▶ Task to complete
Extract and list every line that contains the word "with".

-------- Given records

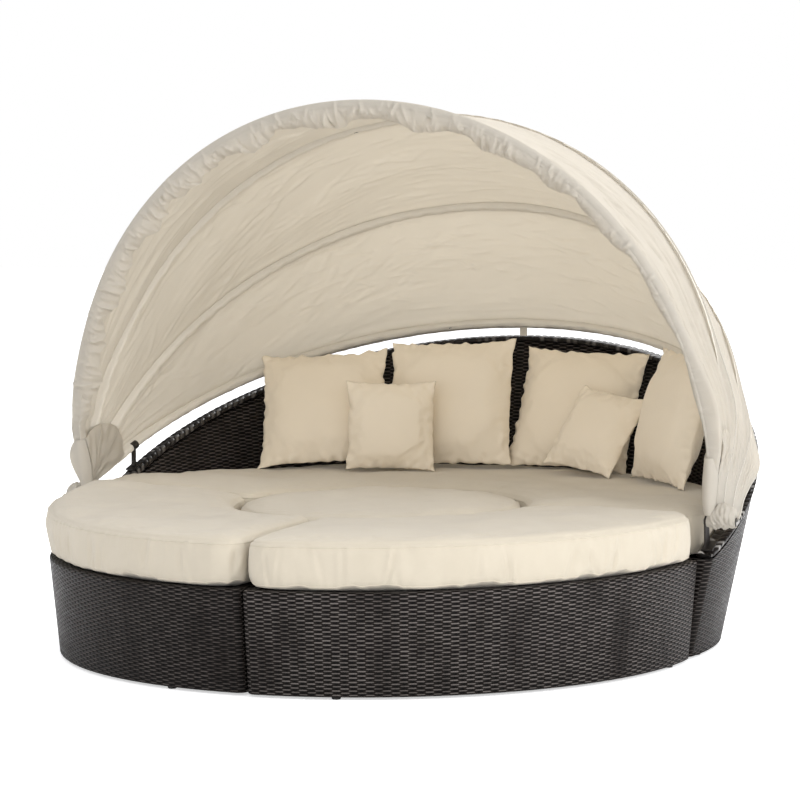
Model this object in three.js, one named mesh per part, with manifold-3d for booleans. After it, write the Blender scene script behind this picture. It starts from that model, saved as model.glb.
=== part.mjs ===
// Round outdoor daybed with a folding fabric canopy.
// Four woven modules stand together as one round bed: a back sofa whose outer wall sweeps up
// into a backrest, two quarter-ring ottomans in front of it and a round ottoman in the middle.
// Four tube bows carry the canopy. The rear bow stands fixed above the backrest, and the other
// three turn on one pin at each side and nest inside it when the canopy is folded back.
// Millimetres, +Z up, the front of the bed faces -Y.
import * as THREE from "three";
import { mergeVertices } from "three/addons/utils/BufferGeometryUtils.js";
import Module from "manifold-3d";

const wasm = await Module();
wasm.setup();

// Clearances
const seatGap = 0.3; // between pieces that touch
const moduleGap = 8; // between neighbouring modules
const overrun = 2; // how far a joined piece runs into the one it is welded to

// Plan of the modules
const backRadius = 998; // outer wall of the back sofa, at the floor
const backFlareDegrees = 12.3; // lean of that wall
const ottomanRadius = 996; // outer wall of the ottomans, at the floor
const ottomanFlareDegrees = 5.4;
const arcSpacing = 176; // from the back sofa's centre forward to the ottomans' centre
const splitSetback = 26; // from the ottomans' centre back to the split behind them
const roundRadius = 440; // middle ottoman
const cornerRadius = 26; // upright corners of the modules
const rightStandsOut = 10; // how far the right ottoman is pulled forward of the left one

// Base of every module
const glideHeight = 14;
const glideRadius = 14;
const glideChamfer = 2.5;
const skinBottom = 8; // lower edge of the weave above the floor
const baseHeight = 307; // top of the woven base
const skinThickness = 7;
const flangeWidth = 42; // woven border around the seat deck
const flangeRound = 6;
const hoopWidth = 30;
const hoopGap = 0.9; // between a skin and the hoop inside it
const bottomHoopHeight = 20;
const seatHoopHeight = 25;
const legWidth = 24;
const legDepth = 20;
const deckThickness = 14;
const slotWidth = 50;
const slotSpacing = 98;
const slotMargin = 62; // solid border of the deck around its slots

// Backrest
const wallThickness = 45;
const wallTopFront = 328; // height of the rim at the front ends
const wallTopBack = 891; // height of the rim at the back
const wallSweepPower = 1.08; // shape of the rise between them
const rimHeight = 20;
const rimSeat = 0.95; // rim over the skins and the rail, which curve in facets of their own
const rimOverhang = 3;
const rimRound = 7;
const railHeight = 20;
const railWidth = 20;
const backPostCount = 7;

// Seat cushions
const cushionThickness = 132;
const cushionCrown = 24;
const crownPowerAcross = 8; // how flat the crown runs along the arc
const crownPowerAlong = 3; // and from the outer edge to the inner one
const cushionCorner = 55;
const cushionCornerStretchShare = 1.6; // a corner is longer along the arc than across it
const cushionBulge = 5; // how far the side band swells past the seams
const cushionInset = 6; // seam inside the edge of the base
const cushionSeamRound = 10;
const backCushionClearance = 5; // to the lining of the backrest

// Pillows
const largePillow = 445;
const smallPillow = 305;
const largePillowThickness = 140;
const smallPillowThickness = 105;
const pillowPull = 0.055; // share of the half width by which the edges are drawn in
const pillowEdge = 5; // thickness of the seamed edge
const pillowSwellPower = 4; // how far the filling keeps its height towards the edges
const pillowSwellRound = 0.75;
const pillowDomeShare = 0.25; // how much lower the filling is near the edges than in the middle

// Canopy
const pivotForward = 126; // pin in front of the back sofa's centre
const pivotHeight = 418;
const tubeRadius = 10;
const bowPitch = 22.6; // spacing of the bow ends along the pin
const innerBowEnd = 1049; // centre of the front bow's end, from the middle of the bed
const legLength = 139; // straight foot of each bow
const joggleLength = 260; // stretch over which a foot bends from its pin position to its arch
const archPower = 2.03; // 2 is an ellipse, more is squarer
const hubRadius = 15;
const pinRadius = 5;
const pinClearance = 0.3;
const pinHeadRadius = 9;
const pinHeadLength = 5;
// The bows: angle at rest, length from the pin to the top, and overhang past the wall at the floor
const frontBow = { degrees: 98.8, reach: 1270, overhang: 66 };
const secondBow = { degrees: 71.1, reach: 1287, overhang: 70 };
const thirdBow = { degrees: 44.9, reach: 1314, overhang: 76 };
const rearBow = { degrees: 22.6, reach: 1345, overhang: 82 };

// Canopy fabric
const fabricThickness = 2.4;
const fabricClearance = 1.6; // over the tubes
const fabricSag = 16;
const fabricBlendShare = 0.6; // where the fabric has come in from the pin ends, over the joggle
const fabricStart = 48; // lowest point of the fabric from the pin
const strapWidth = 26;
const strapThickness = 2.4;

// Brackets
const plateThickness = 5;
const bracketFootLength = 54;
const bracketFootWidth = 36;
const bracketHeadRadius = 17;
const bracketBase = 44;
const clampDistance = 440; // from the pin along the rear bow
const clampWall = 3.5;
const clampLength = 26;
const clampClearance = 0.8;
const clampPost = 12;
const clampFootLength = 52;
const clampFootWidth = 34;
const footRise = 0.9; // clearance of a flat foot over the gently curved rim

// Fineness of the curves
const backArcSteps = 32;
const ottomanArcSteps = 12;
const backInnerSteps = 16;
const ottomanInnerSteps = 8;
const cornerSteps = 2;
const roundSteps = 32;
const bowSteps = 26;
const bowSides = 8;
const hubSides = 10;
const glideSides = 8;
const headSteps = 8;
const ringSides = 14;
const backCushionSteps = 28;
const ottomanCushionSteps = 14;
const cushionDepthSteps = 5;
const pillowCells = 8;
const goreCells = 5;
const slopeStep = 1e-4; // share of a bow over which its slope is taken

// Sizes worked out from those above
const backFlare = Math.tan(THREE.MathUtils.degToRad(backFlareDegrees));
const ottomanFlare = Math.tan(THREE.MathUtils.degToRad(ottomanFlareDegrees));
const ottomanCentre = -arcSpacing;
const splitLine = ottomanCentre + splitSetback;
const hoopInset = skinThickness + hoopGap;
const deckTop = baseHeight - skinThickness - seatGap;
const deckBottom = deckTop - deckThickness;
const seatHoopTop = deckBottom - seatGap;
const seatHoopBottom = seatHoopTop - seatHoopHeight;
const bottomHoopBottom = glideHeight + seatGap;
const bottomHoopTop = bottomHoopBottom + bottomHoopHeight;
const cushionBottom = baseHeight + seatGap;
const cushionSeam = cushionBottom + cushionThickness;
const hubLength = bowPitch - 2 * seatGap;
const outerBowEnd = innerBowEnd + 3 * bowPitch;
const wallCentre = wallThickness / 2;
const facetHalfAngle = Math.PI / backArcSteps / 2;

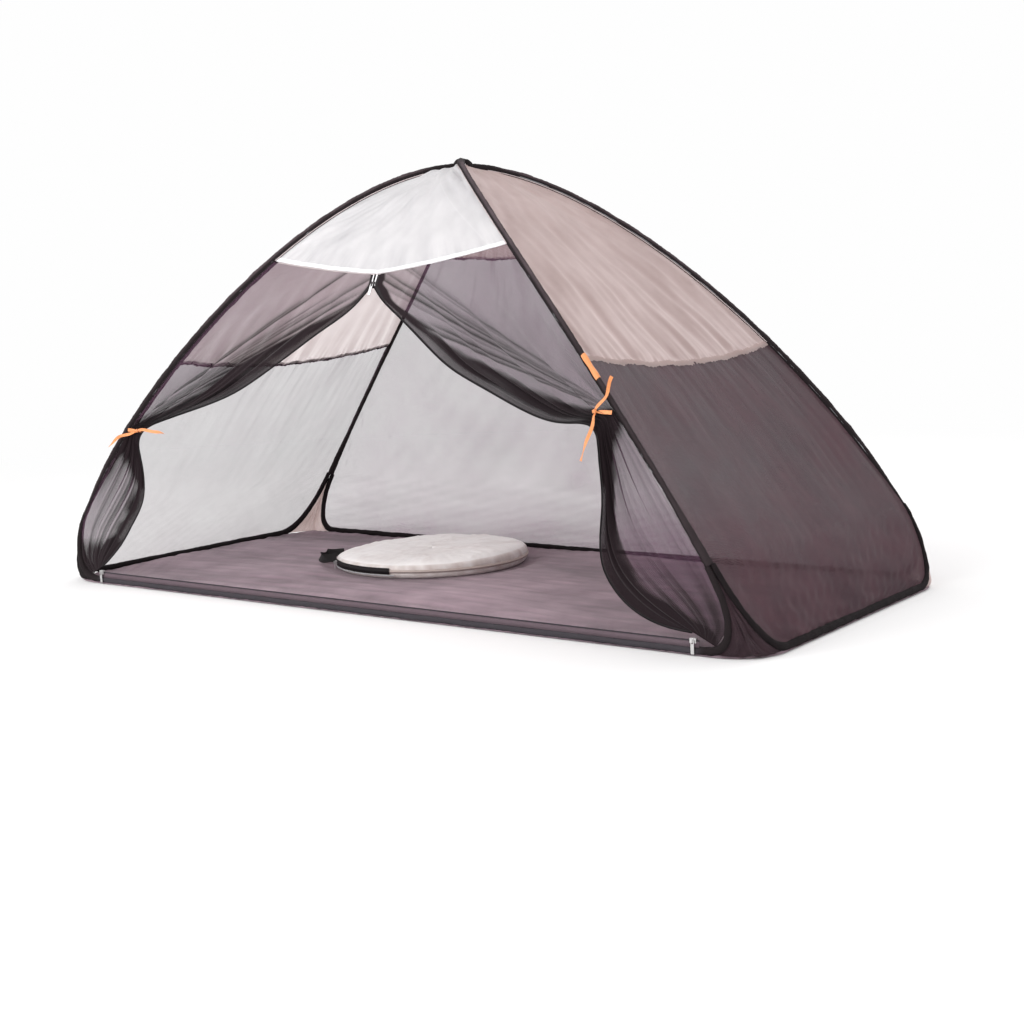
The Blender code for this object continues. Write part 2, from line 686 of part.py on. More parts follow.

----------------

▶ Correct answer
Model this object in three.js, one named mesh per part, with manifold-3d for booleans. After it, write the Blender scene script behind this picture. It starts from that model, saved as model.glb.
// Round outdoor daybed with a folding fabric canopy.